News & Views item - October 2011

 

 

Like It or Not Metrics-Based Assessments are Here to Stay. (October 21, 2011)

Maria Pavlou and Eleftherios P. Diamandis in a contribution to this week's Nature agree that while the use of metrics for evaluating scientific contributions have flaws they are as quantitative bibliometric indices "popular, in some cases increasingly so".

 

Pavlou and Diamandis point out that the finding in 1992 by Eugene Garfield, founder of the Science Citation Index, that Nobel laureates publish five times the number of papers of most researchers, and that their work is cited 30–50 times more often... helped to popularize metrics." And of course today we have added journal impact factors, the h-index and other indices derived from it.

 

The authors while arguing that bibliometics are useful, they can lead to some marvellous anomalies.

 

So it is not unusual to find technology specialists (often middle authors who make technical contributions) who have more citations than some department chiefs. One of our own technicians has 1,734 lifetime citations and an h-index of 26 (that is, 26 papers with at least 26 citations each) — scores comparable to those of a 50-year-old university professor.

 

Kary Mullis (Nobel Prize in Chemistry, 1993 [PCR]) and Fred Faloona, a supporting staff member with five papers (all with Mullis) and no publications since 1992. Faloona has more than 10,000 lifetime citations from just two papers.

 

Pavlou and Diamandis caution that  "no single index, formula or description will capture the diverse contributions of scientists to society", but nevertheless, bibliometric analyses are here to stay.
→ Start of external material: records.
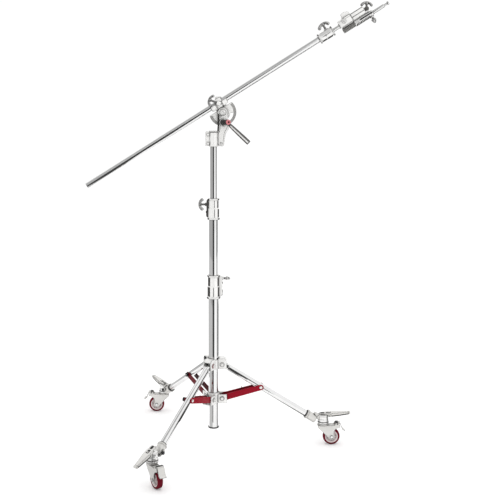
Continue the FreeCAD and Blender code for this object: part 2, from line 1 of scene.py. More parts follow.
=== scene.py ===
"""Looks for the wheeled boom stand: materials, finer pieces, light, floor and camera."""
import bmesh
import bpy
import json
from math import asin, atan2, ceil, cos, degrees, pi, radians, sin
from mathutils import Matrix, Vector
from mathutils.geometry import tessellate_polygon

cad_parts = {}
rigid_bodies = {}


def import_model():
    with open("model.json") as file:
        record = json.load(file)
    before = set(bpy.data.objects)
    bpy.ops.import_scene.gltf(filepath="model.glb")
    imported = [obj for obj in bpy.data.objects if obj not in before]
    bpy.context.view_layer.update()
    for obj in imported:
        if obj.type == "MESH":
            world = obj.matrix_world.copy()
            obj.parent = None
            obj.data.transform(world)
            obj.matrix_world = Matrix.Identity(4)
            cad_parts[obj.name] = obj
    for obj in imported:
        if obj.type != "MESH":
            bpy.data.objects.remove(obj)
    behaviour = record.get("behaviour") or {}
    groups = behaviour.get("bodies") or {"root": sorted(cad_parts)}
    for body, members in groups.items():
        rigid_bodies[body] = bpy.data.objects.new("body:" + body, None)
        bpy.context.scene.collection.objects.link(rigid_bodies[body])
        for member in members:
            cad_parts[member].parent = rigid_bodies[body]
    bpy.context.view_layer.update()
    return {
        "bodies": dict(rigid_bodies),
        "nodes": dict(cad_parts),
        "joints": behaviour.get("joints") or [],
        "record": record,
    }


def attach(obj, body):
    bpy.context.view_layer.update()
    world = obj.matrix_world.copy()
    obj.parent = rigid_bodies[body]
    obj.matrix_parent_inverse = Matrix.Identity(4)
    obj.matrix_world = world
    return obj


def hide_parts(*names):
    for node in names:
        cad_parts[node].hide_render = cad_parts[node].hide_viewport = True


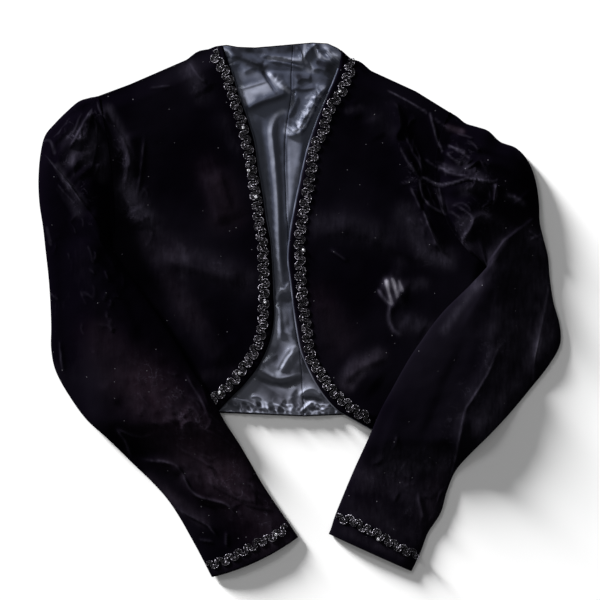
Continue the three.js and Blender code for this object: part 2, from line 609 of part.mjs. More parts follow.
// ---- trim that follows a piece's own top faces ---------------------------------------------------
// height of a triangulated surface above a point: the highest of the faces that cover it
function surfaceHeight(triangles, x, y) {
  let best = -Infinity;
  for (const [a, b, c] of triangles) {
    const det = (b[1] - c[1]) * (a[0] - c[0]) + (c[0] - b[0]) * (a[1] - c[1]);
    if (Math.abs(det) < 1e-9) {
      continue;
    }
    const u = ((b[1] - c[1]) * (x - c[0]) + (c[0] - b[0]) * (y - c[1])) / det;
    const v = ((c[1] - a[1]) * (x - c[0]) + (a[0] - c[0]) * (y - c[1])) / det;
    const w = 1 - u - v;
    if (u >= -1e-6 && v >= -1e-6 && w >= -1e-6) {
      best = Math.max(best, u * a[2] + v * b[2] + w * c[2]);
    }
  }
  return best;
}

function wallTriangles(grid) {
  const point = (p) => [p.x, p.y, p.top];
  const triangles = [];
  for (let r = 0; r + 1 < grid.length; r += 1) {
    for (let c = 0; c + 1 < grid[0].length; c += 1) {
      const [a, b, d, e] = [grid[r][c], grid[r + 1][c], grid[r + 1][c + 1], grid[r][c + 1]].map(point);
      triangles.push([a, b, d], [a, d, e]);
    }
  }
  return triangles;
}

// the braid's centre line, measured out in equal steps
function evenSteps(points, step) {
  const fine = [];
  for (let i = 0; i < (points.length - 1) * 20; i += 1) {
    fine.push(throughPoints(points, i / 20));
  }
  fine.push(points[points.length - 1]);
  const length = fine.slice(1).reduce((sum, p, i) => sum + Math.hypot(p[0] - fine[i][0], p[1] - fine[i][1]), 0);
  const count = Math.round(length / step);
  const out = [];
  let walked = 0;
  for (let i = 0; i + 1 < fine.length; i += 1) {
    const piece = Math.hypot(fine[i + 1][0] - fine[i][0], fine[i + 1][1] - fine[i][1]);
    while (out.length < count && (out.length * length) / count <= walked + piece) {
      out.push(mix(fine[i], fine[i + 1], ((out.length * length) / count - walked) / piece));
    }
    walked += piece;
  }
  out.push(points[points.length - 1]);
  return out;
}

// a scalloped strip: its two sides swell in turn, as the scrolls of the gimp do
function buildBraid(name, points, triangles, half) {
  const line = evenSteps(points, BRAID.pitch / BRAID.steps);
  const grid = line.map((p, i) => {
    const before = line[Math.max(i - 1, 0)];
    const after = line[Math.min(i + 1, line.length - 1)];
    const length = Math.hypot(after[0] - before[0], after[1] - before[1]);
    const nx = -(after[1] - before[1]) / length;
    const ny = (after[0] - before[0]) / length;
    const swell = BRAID.scallop * Math.cos((2 * Math.PI * i) / BRAID.steps);
    const middle = surfaceHeight(triangles, p[0], p[1]);
    return [-(half - swell), half + swell].map((offset) => {
      const x = p[0] + nx * offset;
      const y = p[1] + ny * offset;
      const here = BRAID_FEET.map(([fx, fy]) => surfaceHeight(triangles, x + fx, y + fy));
      const under = Math.max(middle - 0.6, ...here) + BRAID.clear;
      return { x, y, top: under + BRAID.thick, under };
    });
  });
  addWall(name, grid, GIMP);
}

// the rolled edge of the lining, just proud of a front's free edge and under it
const ROLL = { proud: 1.1, under: 6, firstRow: 4 };
function buildLiningEdge(side) {
  const turn = side === 'right' ? 1 : -1;
  const grid = frontRows(side).slice(ROLL.firstRow).map(({ edge, outer }) => {
    const length = Math.hypot(outer[0] - edge[0], outer[1] - edge[1]);
    const direction = [(edge[0] - outer[0]) / length, (edge[1] - outer[1]) / length];
    const row = [ROLL.proud, -ROLL.under].map((offset) => {
      const x = edge[0] + direction[0] * offset;
      const y = edge[1] + direction[1] * offset;
      const top = Math.min(frontRest(side, edge[0], edge[1]), frontRest(side, x, y)) - SEAM_GAP;
      return { x, y, top, under: top - LINING_WALL };
    });
    return turn > 0 ? row.reverse() : row;
  });
  addWall(`lining_front_${side}`, grid, SATIN);
}

// ---- the jacket ---------------------------------------------------------------------------------
buildBack();
for (const side of ['right', 'left']) {
  buildBackLining(side);
  const front = frontGrid(side);
  addWall(`front_${side}`, front, VELVET);
  buildLiningEdge(side);
  const braid = side === 'right' ? RIGHT_BRAID : LEFT_BRAID;
  buildBraid(`braid_front_${side}`, braid, wallTriangles(front), BRAID.half);
  const sleeve = buildSleeve(side);
  const cuff = side === 'right' ? RIGHT_CUFF_BRAID : LEFT_CUFF_BRAID;
  const top = sleeve.faces.map((face) => face.map((i) => sleeve.positions[i]));
  buildBraid(`braid_cuff_${side}`, cuff, top, BRAID.half - 0.6);
}

export default jacket;
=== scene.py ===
# %% [markdown]
# # A black velvet bolero, laid out flat
# The jacket lies open on its back: a velvet back with a slate satin lining, two fronts with rounded
# corners, long sleeves gathered at the head and folded in over the fronts, and scroll gimp braid
# along the front edges and the cuffs. Cloth could be draped by a simulation, but a garment laid out
# by hand has folds that somebody put there. So every piece here is a thin wall or a tube of cloth,
# worked out from the seams of the cut, and its creases are placed one by one.

# %% The shared frame, and the tools this lesson uses
import json
import math

import bpy
import numpy as np
from mathutils import Vector, noise
from mathutils.bvhtree import BVHTree
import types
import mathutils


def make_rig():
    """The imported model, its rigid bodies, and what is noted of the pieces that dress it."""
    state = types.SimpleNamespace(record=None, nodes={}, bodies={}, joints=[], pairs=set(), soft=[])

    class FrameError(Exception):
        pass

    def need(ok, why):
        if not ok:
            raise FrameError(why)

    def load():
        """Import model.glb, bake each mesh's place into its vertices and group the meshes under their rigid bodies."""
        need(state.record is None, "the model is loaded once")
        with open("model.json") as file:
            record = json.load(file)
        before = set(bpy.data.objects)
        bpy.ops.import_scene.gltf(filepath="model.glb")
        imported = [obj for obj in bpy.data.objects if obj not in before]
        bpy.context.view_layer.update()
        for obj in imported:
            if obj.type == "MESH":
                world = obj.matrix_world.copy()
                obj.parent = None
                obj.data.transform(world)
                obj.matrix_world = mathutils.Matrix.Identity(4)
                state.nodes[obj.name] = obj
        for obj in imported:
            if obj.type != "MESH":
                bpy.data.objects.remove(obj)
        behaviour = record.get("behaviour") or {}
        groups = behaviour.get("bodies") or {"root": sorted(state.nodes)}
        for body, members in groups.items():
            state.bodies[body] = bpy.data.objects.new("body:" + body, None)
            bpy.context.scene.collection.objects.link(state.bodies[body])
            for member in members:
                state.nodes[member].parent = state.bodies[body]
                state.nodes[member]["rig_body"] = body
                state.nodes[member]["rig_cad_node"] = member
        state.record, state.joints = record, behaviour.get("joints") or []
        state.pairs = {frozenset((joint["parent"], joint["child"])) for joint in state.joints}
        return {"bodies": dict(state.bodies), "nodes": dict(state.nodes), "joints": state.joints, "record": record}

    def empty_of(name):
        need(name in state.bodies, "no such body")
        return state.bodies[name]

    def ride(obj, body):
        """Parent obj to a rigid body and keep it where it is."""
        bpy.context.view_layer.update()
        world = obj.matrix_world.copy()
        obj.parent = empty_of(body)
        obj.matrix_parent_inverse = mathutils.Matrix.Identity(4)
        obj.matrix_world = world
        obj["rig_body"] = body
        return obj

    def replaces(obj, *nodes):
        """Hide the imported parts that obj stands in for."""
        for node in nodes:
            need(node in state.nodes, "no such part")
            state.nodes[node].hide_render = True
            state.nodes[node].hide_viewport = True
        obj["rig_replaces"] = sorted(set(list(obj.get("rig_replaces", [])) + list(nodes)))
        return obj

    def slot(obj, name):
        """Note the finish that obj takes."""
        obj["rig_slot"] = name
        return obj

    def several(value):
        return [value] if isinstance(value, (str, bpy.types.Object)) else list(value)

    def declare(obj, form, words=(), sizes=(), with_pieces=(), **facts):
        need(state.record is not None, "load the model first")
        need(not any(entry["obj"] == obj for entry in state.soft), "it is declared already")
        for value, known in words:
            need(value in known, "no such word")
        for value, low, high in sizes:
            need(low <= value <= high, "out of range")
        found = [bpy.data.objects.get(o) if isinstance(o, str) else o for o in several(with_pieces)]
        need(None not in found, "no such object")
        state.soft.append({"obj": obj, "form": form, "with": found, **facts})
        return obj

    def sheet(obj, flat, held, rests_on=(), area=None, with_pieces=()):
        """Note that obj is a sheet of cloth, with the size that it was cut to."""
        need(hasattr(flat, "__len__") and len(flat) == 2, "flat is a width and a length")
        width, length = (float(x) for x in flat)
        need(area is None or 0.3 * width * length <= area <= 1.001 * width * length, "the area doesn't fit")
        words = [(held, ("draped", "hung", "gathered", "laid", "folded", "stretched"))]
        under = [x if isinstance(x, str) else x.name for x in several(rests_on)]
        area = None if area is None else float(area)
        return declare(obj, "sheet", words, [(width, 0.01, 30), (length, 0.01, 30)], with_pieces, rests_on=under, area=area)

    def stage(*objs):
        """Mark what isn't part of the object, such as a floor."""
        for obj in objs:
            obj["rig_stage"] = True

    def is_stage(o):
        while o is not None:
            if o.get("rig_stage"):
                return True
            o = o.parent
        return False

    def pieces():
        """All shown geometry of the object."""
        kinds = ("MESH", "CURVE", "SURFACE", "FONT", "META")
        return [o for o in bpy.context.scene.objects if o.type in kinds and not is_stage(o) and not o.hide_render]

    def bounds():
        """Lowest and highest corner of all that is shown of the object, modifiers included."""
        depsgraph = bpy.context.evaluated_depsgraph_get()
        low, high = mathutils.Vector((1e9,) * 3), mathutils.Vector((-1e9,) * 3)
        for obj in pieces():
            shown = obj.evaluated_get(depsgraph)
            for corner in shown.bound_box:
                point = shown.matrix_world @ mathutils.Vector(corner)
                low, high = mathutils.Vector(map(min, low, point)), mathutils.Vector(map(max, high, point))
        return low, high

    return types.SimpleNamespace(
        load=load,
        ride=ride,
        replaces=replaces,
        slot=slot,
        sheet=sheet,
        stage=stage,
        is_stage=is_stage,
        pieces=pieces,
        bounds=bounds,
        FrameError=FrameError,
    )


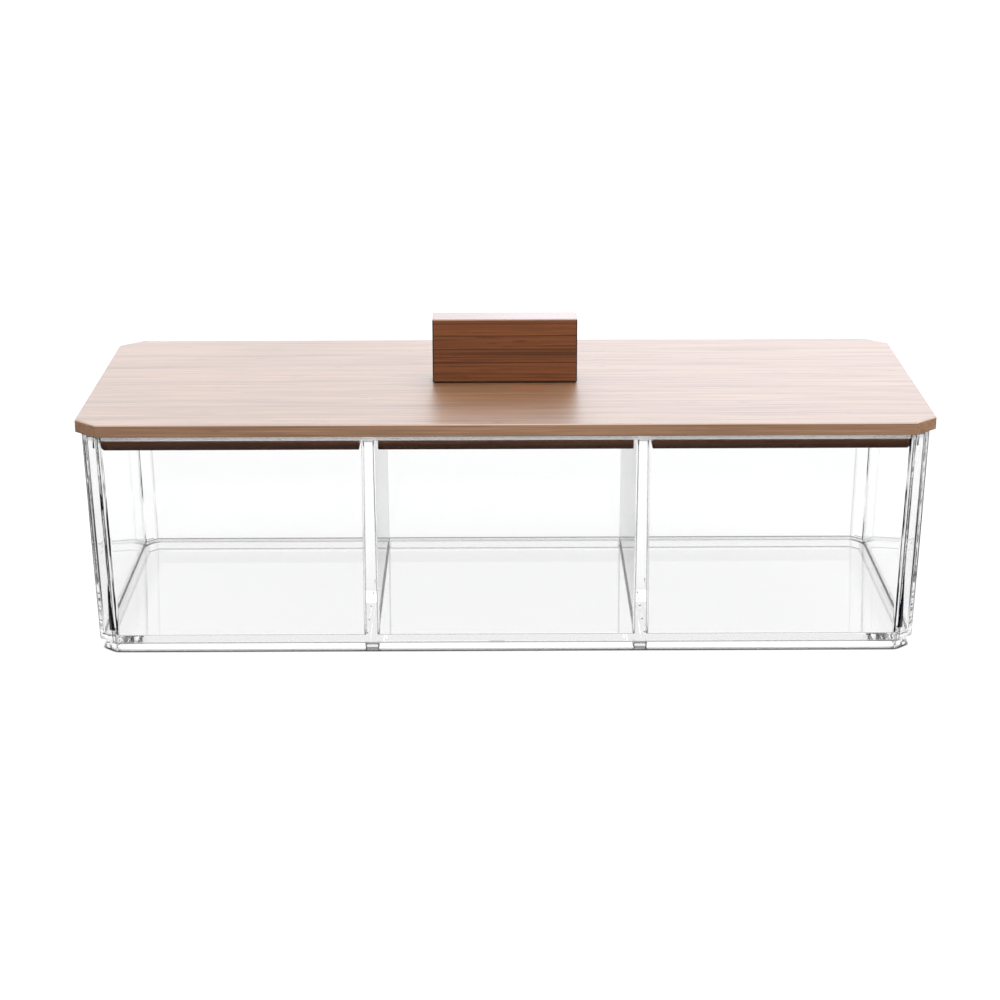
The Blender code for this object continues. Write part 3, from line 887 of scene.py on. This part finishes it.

And as long as their shortcomings are taken into account, they can be valuable, allowing observers to draw conclusions about a scientist's productivity, quality of research and impact in science."

 

However, they also quote Albert Einstein: Many of the things you can count, don't count. Many of the things you can't count, do count.

 

And when it comes to evaluating research proposals for funding there really is no substitute for critically evaluating the material put before you and considering 1) is it worth doing, 2) is the guy proposing it qualified to do it and 3) does the guy have the wherewithal with which to undertake it? Assuming of course that you're competent to judge.